いとこA『そういえばさ、私、会社に忌引きの届け出を出した時に、たまたま、その事務員に、

      “忌引きって、、もしかして、、某河川敷の???”って言われてね。。なんで知ってるの?

     って聞いたら、、その事務員の旦那さん、““その方(弟)”と同じ職場で、前の日一緒に現場に行ったのよ。

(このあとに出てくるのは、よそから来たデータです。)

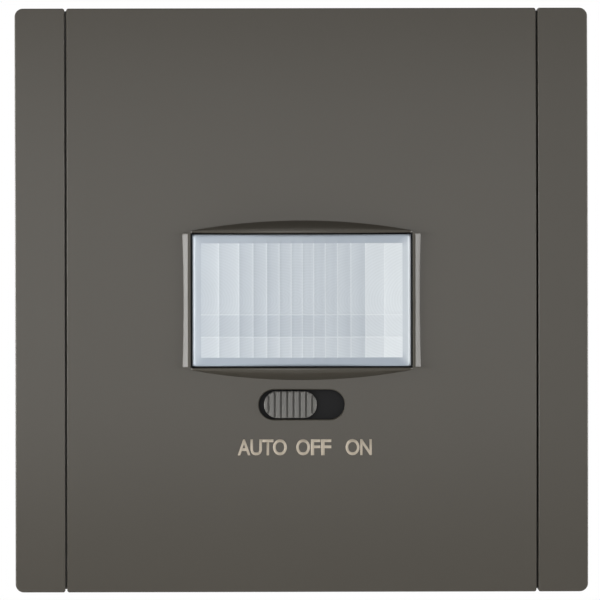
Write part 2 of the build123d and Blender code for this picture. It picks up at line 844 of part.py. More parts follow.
def terminal_places():
    """Sideways places of the terminals."""
    return [(i - (terminal_count - 1) / 2) * terminal_pitch for i in range(terminal_count)]


def insert_housing():
    """Cup behind the wall face that holds the power board, relay and terminals."""
    body = slab(flatted_disc(insert_radius, insert_half_width), 0, rim_depth)
    body += slab(flatted_disc(insert_radius, insert_half_width, insert_half_height), 0, insert_depth)
    body -= slab(flatted_disc(rim_inner_radius, cavity_half_width), -cut_overrun, rim_depth)
    body -= slab(flatted_disc(cavity_radius, cavity_half_width, cavity_half_height),
                 rim_depth - cut_overrun, insert_rear_y)
    for i in range(terminal_count + 1):
        x = (i - terminal_count / 2) * terminal_pitch
        rib = terminal_pitch - cage_width - 2 * cage_side_play
        body += box_between(x - rib / 2, x + rib / 2, cage_front_y, insert_rear_y,
                            -cavity_half_height, cage_top_z + cage_side_play)
    for x in terminal_places():
        body -= upright_pin(terminal_head_hole_radius, -insert_half_height - cut_overrun,
                            -cavity_half_height, x, cage_middle_y)
        body -= block(wire_mouth, wire_mouth, insert_rear_y - cut_overrun, insert_depth + cut_overrun,
                      x, wire_middle_z)
    for x, z in ring_screw_places():
        body -= round_pin(screw_radius + screw_fit, -cut_overrun, ring_screw_length, x, z)
    for x, z in lid_screw_places():
        body += round_pin(lid_screw_boss_radius, rim_depth, power_board_y - lid_screw_boss_gap, x, z)
        body -= round_pin(lid_screw_radius + screw_fit, rim_depth - cut_overrun,
                          lid_front_y + lid_screw_length, x, z)
    return body


def lid_screw_places():
    """Places of the two lid screws, half in the wall and half in their bosses."""
    return [(0, side * cavity_half_height) for side in (-1, 1)]


def lid_post_places():
    """Places of the posts under the lid that carry the power board."""
    return [(side * lid_post_x, z) for side in (-1, 1) for z in (lid_post_low_z, lid_post_high_z)]


def insert_lid():
    """Lid of the insert, with posts for the power board and an opening for the socket."""
    lid = slab(flatted_disc(rim_inner_radius - lid_clearance, cavity_half_width - lid_clearance),
               lid_front_y, rim_depth)
    for x, z in lid_post_places():
        lid += round_pin(lid_post_radius, rim_depth, power_board_y, x, z)
        lid -= round_pin(screw_radius + screw_fit, rim_depth, power_board_y + cut_overrun, x, z)
    lid -= block(pin_count * pin_pitch + 2 * lid_clearance, socket_strip_width + 2 * lid_clearance,
                 lid_front_y - cut_overrun, rim_depth + cut_overrun, 0, plug_z)
    for x, z in lid_screw_places():
        lid -= round_pin(lid_screw_radius + screw_clearance, lid_front_y - cut_overrun,
                         rim_depth + cut_overrun, x, z)
        lid -= round_pin(lid_screw_head_radius + screw_clearance, lid_front_y - cut_overrun,
                         lid_front_y + lid_thickness / 2, x, z)
    return lid


def lid_screws():
    """Two small screws sunk into the lid."""
    head = lid_thickness / 2
    return group([front_screw(lid_screw_head_radius, head, lid_screw_radius,
                              lid_screw_length - head, lid_front_y + head, x, z)
                  for x, z in lid_screw_places()])


def power_board():
    """Circuit board that carries the relay, the supply parts and the terminal tongues."""
    outline = flatted_disc(cavity_radius - power_board_gap, cavity_half_width - power_board_gap,
                           cavity_half_height - power_board_gap)
    board = slab(outline, power_board_y, power_board_back_y)
    for x, z in lid_post_places():
        board -= round_pin(screw_radius + screw_clearance, power_board_y - cut_overrun,
                           power_board_back_y + cut_overrun, x, z)
    return board


def power_board_screws():
    """Four screws that hold the power board on the lid's posts."""
    return group([screw(screw_head_radius, screw_head_height, screw_radius,
                        board_screw_length - screw_head_height, power_board_back_y, x, z)
                  for x, z in lid_post_places()])


def on_power_board(width, height, depth, x, z):
    """Box-shaped component standing on the back of the power board."""
    return block(width, height, power_board_back_y, power_board_back_y + depth, x, z)


def bulk_capacitor():
    """Round electrolytic capacitor with a crimped rim."""
    far_y = power_board_back_y + bulk_capacitor_depth
    can = round_pin(bulk_capacitor_radius, power_board_back_y, far_y, bulk_capacitor_x,
                    bulk_capacitor_z)
    return chamfer(can.edges().group_by(Axis.Y)[-1], bulk_capacitor_rim)


def choke():
    """Ring core of the choke."""
    far_y = power_board_back_y + choke_depth
    ring = round_pin(choke_radius, power_board_back_y, far_y, choke_x, choke_z)
    return ring - round_pin(choke_hole_radius, power_board_back_y - cut_overrun,
                            far_y + cut_overrun, choke_x, choke_z)


def fuse():
    """Round radial fuse."""
    return round_pin(fuse_radius, power_board_back_y, power_board_back_y + fuse_depth, fuse_x, fuse_z)


def varistor():
    """Disc-shaped varistor standing on its edge."""
    disc = Rot(0, 90, 0) * Cylinder(varistor_radius, varistor_thickness)
    return Pos(varistor_x, power_board_back_y + varistor_radius, varistor_z) * disc


def terminal_tongues():
    """Fixed tongues that the wires are clamped against."""
    return group([box_between(x - tongue_width / 2, x + tongue_width / 2, power_board_back_y,
                              insert_rear_y - tongue_rear_gap, tongue_bottom_z, tongue_top_z)
                  for x in terminal_places()])


def lift_cage(x):
    """Cage that climbs along its screw and clamps the wire against the tongue."""
    half = cage_width / 2
    cage = box_between(x - half, x + half, cage_front_y, cage_back_y, cage_foot_z, cage_top_z)
    cage -= box_between(x - half + cage_wall, x + half - cage_wall, cage_front_y - cut_overrun,
                        cage_back_y + cut_overrun, cage_foot_z + cage_foot_wall,
                        cage_top_z - cage_top_wall)
    return cage - upright_pin(terminal_screw_radius + terminal_screw_fit, cage_foot_z - cut_overrun,
                              cage_foot_z + cage_foot_wall + cut_overrun, x, cage_middle_y)


def terminal_screw(x):
    """Screw whose tip bears on the tongue."""
    body = upright_pin(terminal_head_radius, terminal_head_z, terminal_shank_z, x, cage_middle_y)
    body += upright_pin(terminal_screw_radius, terminal_shank_z, tongue_bottom_z - terminal_tip_gap,
                        x, cage_middle_y)
    cut = box_between(x - terminal_head_radius, x + terminal_head_radius,
                      cage_middle_y - slot_cut_width / 2, cage_middle_y + slot_cut_width / 2,
                      terminal_head_z - cut_overrun, terminal_head_z + slot_cut_depth)
    return body - cut


def claw_screw(side):
    """Long screw that draws the claw nut forward."""
    return front_screw(claw_head_radius, claw_head_height, claw_screw_radius, claw_screw_length,
                       -ring_thickness, side * claw_screw_x, side * claw_screw_z)


def claw_nut(side):
    """Square nut with two trunnions that the claw swings on."""
    x = side * claw_screw_x
    z = side * claw_screw_z
    reach = claw_nut_size / 2 + claw_cheek_gap + claw_sheet
    nut = block(claw_nut_size, claw_nut_size, claw_nut_y - claw_nut_thickness / 2,
                claw_nut_y + claw_nut_thickness / 2, x, z)
    nut += upright_pin(claw_pin_radius, z - reach, z + reach, x, claw_nut_y)
    return nut - round_pin(claw_screw_radius + claw_pin_fit, 0, 2 * claw_nut_y, x, z)


def claw(side):
    """Sheet-steel claw: two cheeks on the nut's trunnions and a toothed web on the outside."""
    x = side * claw_screw_x
    z = side * claw_screw_z
    web_inner = claw_nut_size / 2 + claw_web_gap
    web_outer = web_inner + claw_sheet
    eye = claw_pin_radius + claw_sheet
    cheek_low = claw_nut_size / 2 + claw_cheek_gap
    cheek_high = cheek_low + claw_sheet
    outline = make_face(Polyline(
        (side * -eye, eye), (side * web_outer, claw_rear_reach),
        (side * web_outer, -claw_front_reach), (side * (web_outer - claw_arm_width), -claw_front_reach),
        (side * (web_outer - claw_arm_width), -2 * eye), (side * -eye, -eye), (side * -eye, eye)))
    sheet = extrude(outline, amount=claw_sheet)
    cheeks = [Pos(x, claw_nut_y, z + cheek_low) * sheet, Pos(x, claw_nut_y, z - cheek_high) * sheet]
    ends = sorted((x + side * web_inner, x + side * web_outer))
    body = cheeks[0] + cheeks[1]
    body += box_between(ends[0], ends[1], claw_nut_y - claw_front_reach, claw_nut_y + claw_rear_reach,
                        z - cheek_high, z + cheek_high)
    pitch = 2 * cheek_high / claw_tooth_count
    for i in range(claw_tooth_count - 1):
        notch_z = z - cheek_high + (i + 1) * pitch
        wedge = Rot(45, 0, 0) * Box(2 * claw_arm_width, claw_tooth_depth * math.sqrt(2),
                                    claw_tooth_depth * math.sqrt(2))
        body -= Pos(x + side * web_outer, claw_nut_y - claw_front_reach, notch_z) * wedge
    return body - upright_pin(claw_pin_radius + claw_pin_fit, z - cheek_high - cut_overrun,
                              z + cheek_high + cut_overrun, x, claw_nut_y)


def chip(width, length, height, x, z):
    """Flat component on the front of the sensor board."""
    return block(width, length, board_front_y - height, board_front_y, x, z)


def all_nodes():
    """Every sub-part under its node's name."""
    nodes = {
        "front_cover": front_cover(),
        "design_frame": design_frame(),
        "lens": lens(),
        "lens_holder": lens_holder(),
        "slider_knob": slider_knob(),
        "slide_switch_shell": slide_switch_shell(),
        "slide_switch_lever": slide_switch_lever(),
        "module_housing": module_housing(),
        "module_screws": module_screws(),
        "sensor_board": sensor_board(),
        "board_screws": board_screws(),
        "infrared_sensor_can": infrared_sensor_can(),
        "infrared_filter": infrared_filter(),
        "light_sensor": domed_lamp(lamp_x, lamp_z),
        "status_light": domed_lamp(-lamp_x, lamp_z),
        "controller_chip": chip(chip_width, chip_length, chip_height, chip_x, chip_z),
        "amplifier_chip": chip(amplifier_width, amplifier_length, amplifier_height, amplifier_x,
                               amplifier_z),
        "small_capacitor": small_capacitor(),
        "resistors": resistors(),
        "dial_bodies": dial_bodies(),
        "plug_strip": plug_strip(),
        "plug_pins": plug_pins(),
        "socket_strip": socket_strip(),
        "socket_contacts": socket_contacts(),
        "support_ring": support_ring(),
        "ring_screws": ring_screws(),
        "insert_housing": insert_housing(),
        "insert_lid": insert_lid(),
        "lid_screws": lid_screws(),
        "power_board": power_board(),
        "power_board_screws": power_board_screws(),
        "relay": on_power_board(relay_width, relay_height, relay_depth, 0, relay_z),
        "film_capacitor": on_power_board(film_capacitor_width, film_capacitor_height,
                                         film_capacitor_depth, film_capacitor_x, film_capacitor_z),
        "rectifier": on_power_board(rectifier_width, rectifier_height, rectifier_depth, rectifier_x,
                                    rectifier_z),
        "bulk_capacitor": bulk_capacitor(),
        "choke": choke(),
        "fuse": fuse(),
        "varistor": varistor(),
        "terminal_tongues": terminal_tongues(),
    }
    for name, place in zip(("time_dial", "brightness_dial", "range_dial"), dial_places()):
        nodes[name] = dial(*place)
    for i, x in enumerate(terminal_places(), 1):
        nodes[f"lift_cage_{i}"] = lift_cage(x)
        nodes[f"terminal_screw_{i}"] = terminal_screw(x)
    for side, word in claw_sides():
        nodes[f"claw_screw_{word}"] = claw_screw(side)
        nodes[f"claw_nut_{word}"] = claw_nut(side)
        nodes[f"claw_{word}"] = claw(side)
    return nodes


os.makedirs("parts", exist_ok=True)
for name, shape in all_nodes().items():
    export_step(shape, f"parts/{name}.step")
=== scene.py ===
import json
import math
import random

import bmesh
import bpy
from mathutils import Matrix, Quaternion, Vector


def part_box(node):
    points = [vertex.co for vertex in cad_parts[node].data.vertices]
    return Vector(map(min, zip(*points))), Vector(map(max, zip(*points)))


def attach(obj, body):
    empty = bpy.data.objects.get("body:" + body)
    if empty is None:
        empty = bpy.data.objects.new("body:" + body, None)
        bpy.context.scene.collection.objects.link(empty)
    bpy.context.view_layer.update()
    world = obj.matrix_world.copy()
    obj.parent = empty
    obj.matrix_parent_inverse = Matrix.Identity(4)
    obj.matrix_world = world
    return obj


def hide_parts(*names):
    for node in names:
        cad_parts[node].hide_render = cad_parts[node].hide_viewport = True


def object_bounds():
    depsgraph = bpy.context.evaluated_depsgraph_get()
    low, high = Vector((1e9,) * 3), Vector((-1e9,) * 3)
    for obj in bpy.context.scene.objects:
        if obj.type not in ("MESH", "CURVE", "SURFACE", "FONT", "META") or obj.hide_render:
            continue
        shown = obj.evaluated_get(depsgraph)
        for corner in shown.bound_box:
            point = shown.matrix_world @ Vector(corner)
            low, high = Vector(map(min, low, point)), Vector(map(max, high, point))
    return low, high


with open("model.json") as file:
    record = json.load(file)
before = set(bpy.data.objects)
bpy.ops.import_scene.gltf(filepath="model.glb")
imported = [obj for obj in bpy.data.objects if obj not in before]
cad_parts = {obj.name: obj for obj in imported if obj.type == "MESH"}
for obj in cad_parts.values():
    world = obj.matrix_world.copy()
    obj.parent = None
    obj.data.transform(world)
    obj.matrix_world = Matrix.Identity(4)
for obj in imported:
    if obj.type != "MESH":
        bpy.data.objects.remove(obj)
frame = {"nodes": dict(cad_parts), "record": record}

cad_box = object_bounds()

MM = 0.001

# Sizes taken from the frame
_, cover_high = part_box("front_cover")
frame_low, frame_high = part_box("design_frame")
lens_low, lens_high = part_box("lens")
holder_low, holder_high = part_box("lens_holder")
slider_low, slider_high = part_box("slider_knob")
_, ring_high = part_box("support_ring")
_, screws_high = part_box("module_screws")

# Making of the meshes, with angles in degrees
OVERRUN = 1.0 * MM
MERGE_DISTANCE = 0.002 * MM
SLIVER_LENGTH = 0.001 * MM
SAME_PLACE = 0.001 * MM
CORNER_STEPS = 10
ROUND_END_STEPS = 20
DISC_STEPS = 40
BREAK_ANGLE = 28
SMOOTH_ANGLE = 40
LENS_SMOOTH_ANGLE = 50
FACE_WEIGHT = 100

# Face plate and side bars
HALF_TALL = cover_high.z
COVER_TRIM = 0.035 * MM
COVER_HALF = cover_high.x + COVER_TRIM
FACE_Y = frame_low.y
CROWN_RISE = 3.2 * MM
CROWN_RADIUS = (HALF_TALL ** 2 + CROWN_RISE ** 2) / (2 * CROWN_RISE)
CROWN_CENTRE = CROWN_RADIUS + FACE_Y
CROWN_STRIPS = 176
STRIP_CLEARANCE = 0.24 * MM
GROOVE = 0.27 * MM
BAR_INNER = COVER_HALF + GROOVE
OUTER_CORNER = 1.25 * MM
INNER_CORNER = 0.35 * MM
EDGE_BREAK = 0.13 * MM
BAR_WALL = 1.4 * MM
BAR_LEAN_DEGREES = 2.0
BASE_SETBACK = 0.37 * MM
BASE_THICKNESS = 2.6 * MM
POCKET_CLEARANCE = 0.4 * MM
POCKET_DEPTH = 1.2 * MM
WEB_WIDTH = 2.2 * MM
POCKET_CORNER = 4.0 * MM
COVER_WALL = 1.8 * MM
COVER_SIDE_WALL = 1.5 * MM
BOSS_RADIUS = 2.6 * MM
BOSS_BACK_Y = -7.2 * MM
SCREW_HEAD_RADIUS = 2.0 * MM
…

     で、その後の、、、だから旦那も参っちゃってて毎晩酒飲んでさ、、”って、、』

 

弟が戻って来てから、会いに来た3人のうちの一人、Oさんのようだ。

世の中って狭い。

 

どうせ狭いなら、、、いとこAへお願いした。

 

私『あのね、もし、聞けたらで、いいんだけど、、、弟、パチンコやってたかどうか、その人(Oさん)に聞いてもらっていい?』

 

もし、弟が『家族にだけ』内緒でパチンコにハマっていた。

知らないのは家族だけで、周りの人たちは『周知の事実』だってことはないだろうか??

 

色んな可能性が考えられる今、私は純粋に『弟の最後の悩み、最大の苦しみが何だったのか?』

知ってあげたいと思った。

例え、ここまで来て、『実はパチンコに狂ったただの自滅でした』と言うことになったとしても。。。

 

1時間が経ち、2時間が経ち、、3時間が経った頃。

 

弟は姿かたちを変えて、また、帰ってきた。

初めは『最後だから骨を拾う』と話していたにいにだが、、、

 

刺激が強すぎたのだろう。

 

『やっぱ無理』

 

と、だけ言い、ちびさんを控室へ連れて行ってずっと面倒を見てくれた。

 

おかげで私は、最後、弟と向き合えた。

 

初めは私も怖かった。

 

あの中に入るまでは、、弟は『私の知っている弟』だった。

でも、『あの中から出てきたのは』私の知っている弟の姿ではなかった。

誰かがすり替えてくれてれば、、、

 

実は弟は『あの中に入り』裏から抜けてどこかへ逃げたのでは?

なんて、訳の分からない事を考えたりもした。

認めたくなかった。ここに居るのが本当に『弟』だなんて。

あんなに大柄な弟が、こんな小箱一つに収まるなんて。

 

認めたくなかった。。。

 

でも、、、逃げてはいけない。

 

何も相談してくれなかった弟に

私が出来る唯一最後に出来ること。

 

『弟の全て』を拾ってあげること。

最後の最後まできれいに拾った。

 

 

 

頭部だけは、、、みんな手を付けられずにいた。

頭部は、、真横に一本線が入っていた。

 

そう、化粧師さんが『頭も開いたんですね』と話していた。

 

たぶんそのせいだろう。

 

父が一番大きい部分を、

私と母はその他の部分を。

 

なぜ、私たちはこんな事をしているのだろうか。

ほんの1週間前は誰がこんな光景を想像できただろうか。。。

 

本当に、世話の焼ける弟。

  

 

以前私は話したよね。。。

 

『命』程大事なものはない。と。。。

 

不思議なことに、普段は困らせてばかりのにいにやちびさん。

帰宅するまで、お利口さんにしてくれた。

 

お昼寝時間を当に過ぎていたちびさん。

グズルことなく、帰りのバスの中で、すんなり眠りについた。

『おじさん』の為に頑張ってくれたのだろう。

 

弟にそっくりなちびさん。

今度は向こうから見守ってくれるかな。。。